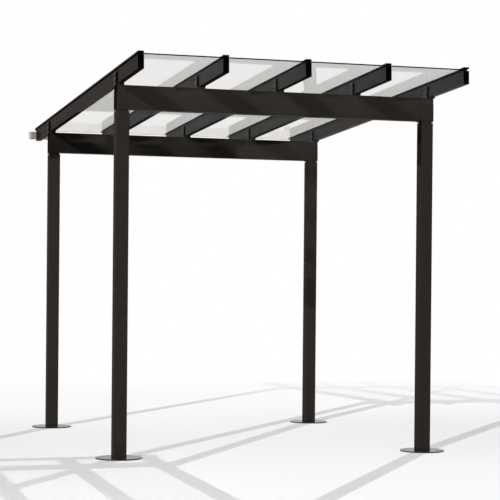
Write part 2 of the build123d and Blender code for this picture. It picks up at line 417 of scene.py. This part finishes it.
@dataclass(frozen=True)
class ToughenedGlass:
    """Clear float glass, heat-toughened on rollers, with faces coated against glare.

    The rollers leave a very shallow wave along the pane, which bends what the glass mirrors. The
    coat is why the IOR is low. The ground edges look dark, as along them the light has the whole
    pane to cross.

    Attributes:
        name: The material's name.
        tint: The colour of what is seen through a face.
        face_tint: What a lamp's light keeps at each face.
        edge_tint: The colour of what is seen through an edge.
        smear: The highest roughness that cleaning leaves.
        edge_limit: An edge is where the normal rises by less than this.
    """

    name: str
    tint: str
    face_tint: str
    edge_tint: str
    ior: float = 1.08
    wave_mm: float = 260.0
    wave_stretch: tuple[float, float, float] = (3.0, 1.0, 1.0)
    wave_depth_mm: float = 0.004
    smear_mm: float = 90.0
    smear: float = 0.004
    edge_limit: float = 0.5

    def material(self) -> bpy.types.Material:
        """Build the finish's material; a lamp's light loses the face tint at each face.

        Returns:
            The material.
        """
        material, tree = blank_material(self.name)
        colour = add_node(
            tree,
            "ShaderNodeMix",
            {MIX_FIRST: linear(self.tint), MIX_SECOND: linear(self.edge_tint)},
            {MIX_SHARE: self.edge_mask(tree)},
            data_type="RGBA",
        )
        wave = add_node(
            tree,
            "ShaderNodeBump",
            {"Strength": 1.0, "Distance": self.wave_depth_mm / MM_PER_M},
            {"Height": pattern(tree, self.wave_mm, 0.0, self.wave_stretch)},
        )
        shader = add_node(
            tree,
            "ShaderNodeBsdfPrincipled",
            {"Transmission Weight": 1.0, "IOR": self.ior},
            {
                "Base Color": colour.outputs[MIX_RESULT],
                "Roughness": pattern(tree, self.smear_mm, 4.0, limits=(0.0, self.smear)),
                "Normal": wave.outputs["Normal"],
            },
        )
        clear = add_node(tree, "ShaderNodeBsdfTransparent", {"Color": linear(self.face_tint)})
        path = add_node(tree, "ShaderNodeLightPath")
        both = add_node(
            tree,
            "ShaderNodeMixShader",
            links={
                0: path.outputs["Is Shadow Ray"],
                1: shader.outputs["BSDF"],
                2: clear.outputs["BSDF"],
            },
        )
        add_node(tree, "ShaderNodeOutputMaterial", links={"Surface": both.outputs["Shader"]})
        return material

    def edge_mask(self, tree: bpy.types.NodeTree) -> bpy.types.NodeSocket:
        """Pick out the pane's edges, whose normals lie near level.

        Args:
            tree: The material's node tree.

        Returns:
            One on an edge and zero on the two faces.
        """
        where = add_node(tree, "ShaderNodeTexCoord")
        split = add_node(tree, "ShaderNodeSeparateXYZ", links={0: where.outputs["Normal"]})
        upright = add_node(
            tree, "ShaderNodeMath", links={0: split.outputs["Z"]}, operation="ABSOLUTE"
        )
        edge = add_node(
            tree,
            "ShaderNodeMath",
            {1: self.edge_limit},
            {0: upright.outputs[0]},
            operation="LESS_THAN",
        )
        return edge.outputs[0]


@dataclass(frozen=True)
class BareMetal:
    """Metal left bare: drawn through a die or turned, so its finest marks run one way.

    Attributes:
        name: The material's name.
        colour: The bright colour.
        dull_colour: The colour of dull patches.
        roughness: The mean roughness.
        mark_mm: The width of one mark.
        mark_stretch: How many times longer a mark is along each axis.
    """

    name: str
    colour: str
    dull_colour: str
    roughness: float
    mark_mm: float = 1.2
    mark_stretch: tuple[float, float, float] = (60.0, 1.0, 1.0)
    mark_depth_mm: float = 0.01
    cloud_mm: float = 120.0
    roughness_drift: float = 0.08

    def material(self) -> bpy.types.Material:
        """Build the finish's material.

        Returns:
            The material.
        """
        material, tree = blank_material(self.name)
        low, high = self.roughness - self.roughness_drift, self.roughness + self.roughness_drift
        colour = add_node(
            tree,
            "ShaderNodeMix",
            {MIX_FIRST: linear(self.colour), MIX_SECOND: linear(self.dull_colour)},
            {MIX_SHARE: pattern(tree, self.cloud_mm, 4.0, limits=(0.0, 1.0))},
            data_type="RGBA",
        )
        marks = add_node(
            tree,
            "ShaderNodeBump",
            {"Strength": 1.0, "Distance": self.mark_depth_mm / MM_PER_M},
            {"Height": pattern(tree, self.mark_mm, 2.0, self.mark_stretch)},
        )
        shader = add_node(
            tree,
            "ShaderNodeBsdfPrincipled",
            {"Metallic": 1.0},
            {
                "Base Color": colour.outputs[MIX_RESULT],
                "Roughness": pattern(tree, self.mark_mm, 2.0, self.mark_stretch, (low, high)),
                "Normal": marks.outputs["Normal"],
            },
        )
        add_node(tree, "ShaderNodeOutputMaterial", links={"Surface": shader.outputs["BSDF"]})
        return material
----
### TASK TO COMPLETE
Reproduce the material verbatim, line by line.

### SOLUTION FOR THIS EXERCISE
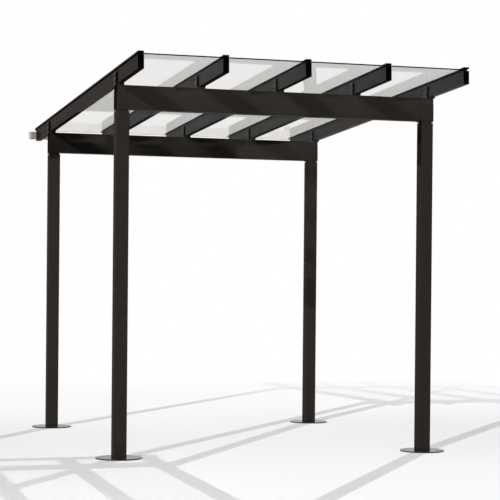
Write part 2 of the build123d and Blender code for this picture. It picks up at line 417 of scene.py. This part finishes it.
@dataclass(frozen=True)
class ToughenedGlass:
    """Clear float glass, heat-toughened on rollers, with faces coated against glare.

    The rollers leave a very shallow wave along the pane, which bends what the glass mirrors. The
    coat is why the IOR is low. The ground edges look dark, as along them the light has the whole
    pane to cross.

    Attributes:
        name: The material's name.
        tint: The colour of what is seen through a face.
        face_tint: What a lamp's light keeps at each face.
        edge_tint: The colour of what is seen through an edge.
        smear: The highest roughness that cleaning leaves.
        edge_limit: An edge is where the normal rises by less than this.
    """

    name: str
    tint: str
    face_tint: str
    edge_tint: str
    ior: float = 1.08
    wave_mm: float = 260.0
    wave_stretch: tuple[float, float, float] = (3.0, 1.0, 1.0)
    wave_depth_mm: float = 0.004
    smear_mm: float = 90.0
    smear: float = 0.004
    edge_limit: float = 0.5

    def material(self) -> bpy.types.Material:
        """Build the finish's material; a lamp's light loses the face tint at each face.

        Returns:
            The material.
        """
        material, tree = blank_material(self.name)
        colour = add_node(
            tree,
            "ShaderNodeMix",
            {MIX_FIRST: linear(self.tint), MIX_SECOND: linear(self.edge_tint)},
            {MIX_SHARE: self.edge_mask(tree)},
            data_type="RGBA",
        )
        wave = add_node(
            tree,
            "ShaderNodeBump",
            {"Strength": 1.0, "Distance": self.wave_depth_mm / MM_PER_M},
            {"Height": pattern(tree, self.wave_mm, 0.0, self.wave_stretch)},
        )
        shader = add_node(
            tree,
            "ShaderNodeBsdfPrincipled",
            {"Transmission Weight": 1.0, "IOR": self.ior},
            {
                "Base Color": colour.outputs[MIX_RESULT],
                "Roughness": pattern(tree, self.smear_mm, 4.0, limits=(0.0, self.smear)),
                "Normal": wave.outputs["Normal"],
            },
        )
        clear = add_node(tree, "ShaderNodeBsdfTransparent", {"Color": linear(self.face_tint)})
        path = add_node(tree, "ShaderNodeLightPath")
        both = add_node(
            tree,
            "ShaderNodeMixShader",
            links={
                0: path.outputs["Is Shadow Ray"],
                1: shader.outputs["BSDF"],
                2: clear.outputs["BSDF"],
            },
        )
        add_node(tree, "ShaderNodeOutputMaterial", links={"Surface": both.outputs["Shader"]})
        return material

    def edge_mask(self, tree: bpy.types.NodeTree) -> bpy.types.NodeSocket:
        """Pick out the pane's edges, whose normals lie near level.

        Args:
            tree: The material's node tree.

        Returns:
            One on an edge and zero on the two faces.
        """
        where = add_node(tree, "ShaderNodeTexCoord")
        split = add_node(tree, "ShaderNodeSeparateXYZ", links={0: where.outputs["Normal"]})
        upright = add_node(
            tree, "ShaderNodeMath", links={0: split.outputs["Z"]}, operation="ABSOLUTE"
        )
        edge = add_node(
            tree,
            "ShaderNodeMath",
            {1: self.edge_limit},
            {0: upright.outputs[0]},
            operation="LESS_THAN",
        )
        return edge.outputs[0]


@dataclass(frozen=True)
class BareMetal:
    """Metal left bare: drawn through a die or turned, so its finest marks run one way.

    Attributes:
        name: The material's name.
        colour: The bright colour.
        dull_colour: The colour of dull patches.
        roughness: The mean roughness.
        mark_mm: The width of one mark.
        mark_stretch: How many times longer a mark is along each axis.
    """

    name: str
    colour: str
    dull_colour: str
    roughness: float
    mark_mm: float = 1.2
    mark_stretch: tuple[float, float, float] = (60.0, 1.0, 1.0)
    mark_depth_mm: float = 0.01
    cloud_mm: float = 120.0
    roughness_drift: float = 0.08

    def material(self) -> bpy.types.Material:
        """Build the finish's material.

        Returns:
            The material.
        """
        material, tree = blank_material(self.name)
        low, high = self.roughness - self.roughness_drift, self.roughness + self.roughness_drift
        colour = add_node(
            tree,
            "ShaderNodeMix",
            {MIX_FIRST: linear(self.colour), MIX_SECOND: linear(self.dull_colour)},
            {MIX_SHARE: pattern(tree, self.cloud_mm, 4.0, limits=(0.0, 1.0))},
            data_type="RGBA",
        )
        marks = add_node(
            tree,
            "ShaderNodeBump",
            {"Strength": 1.0, "Distance": self.mark_depth_mm / MM_PER_M},
            {"Height": pattern(tree, self.mark_mm, 2.0, self.mark_stretch)},
        )
        shader = add_node(
            tree,
            "ShaderNodeBsdfPrincipled",
            {"Metallic": 1.0},
            {
                "Base Color": colour.outputs[MIX_RESULT],
                "Roughness": pattern(tree, self.mark_mm, 2.0, self.mark_stretch, (low, high)),
                "Normal": marks.outputs["Normal"],
            },
        )
        add_node(tree, "ShaderNodeOutputMaterial", links={"Surface": shader.outputs["BSDF"]})
        return material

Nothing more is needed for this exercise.